Photographers At Work by Martin Evening
Photoshop guru Martin Evening serves up a book that makes the vital point that being a professional photographer is much more than making technically accomplished images. A successful career is structured around building relationships with your clients, understanding the industry, a good grasp on finances and getting comfortable in both the studio and on location. As well as delivering his own nuggets of wisdom, he also interviews a variety of professional photographers, all of who understand the ups and downs of making it on your own. If you’re looking to make your mark in professional photography, this is a book that requires careful study.
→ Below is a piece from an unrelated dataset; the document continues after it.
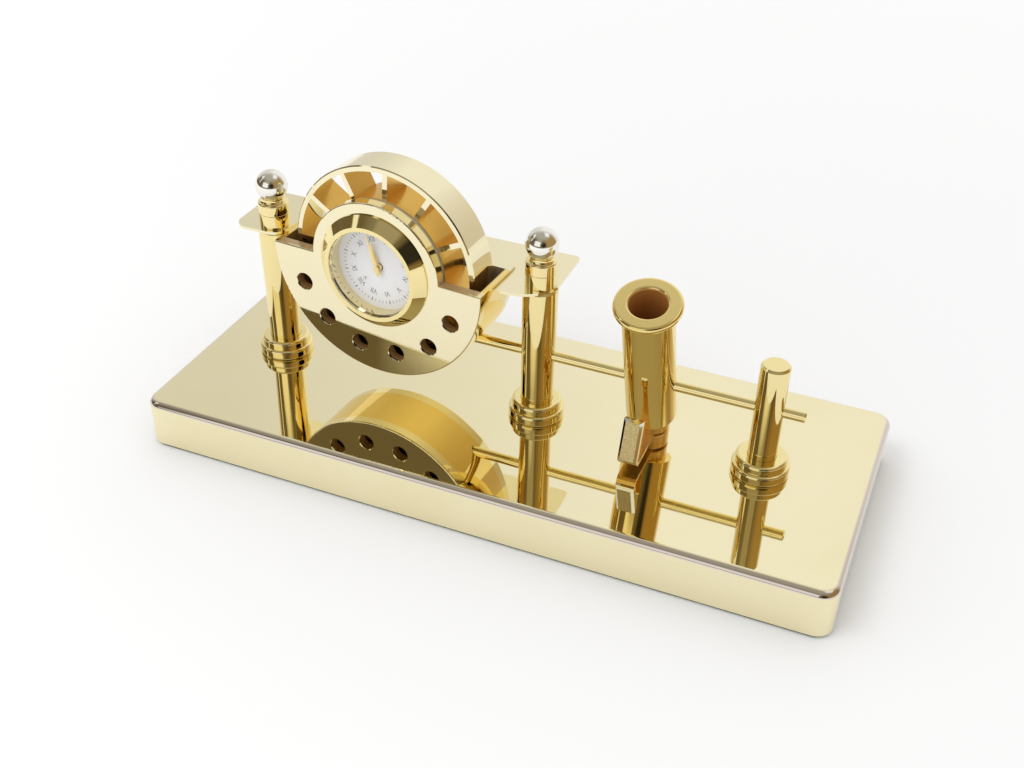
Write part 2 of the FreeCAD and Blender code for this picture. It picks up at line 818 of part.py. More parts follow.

Lois Greenfield: Moving Still by William A. Ewing
Thames & Hudson
You may be unfamiliar with Lois Greenfield’s work. If so, you’re in luck, not just because of the publication of this first new monograph in 17 years, but also because you are about to discover one of the most fascinating bodies of work around today. Greenfield has been shooting for 40 years and her career has found her being lauded as the pre-eminent photographer of contemporary dance. Greenfield’s images are notable for the sheer beauty of their execution. Each frame exudes elegance and passion. The forms of the dancers are perfectly captured as they spring into mid-air against minimalist backdrops. There are very few photographers who could make this process look so effortless, yet Greenfield pulls it all together like a master.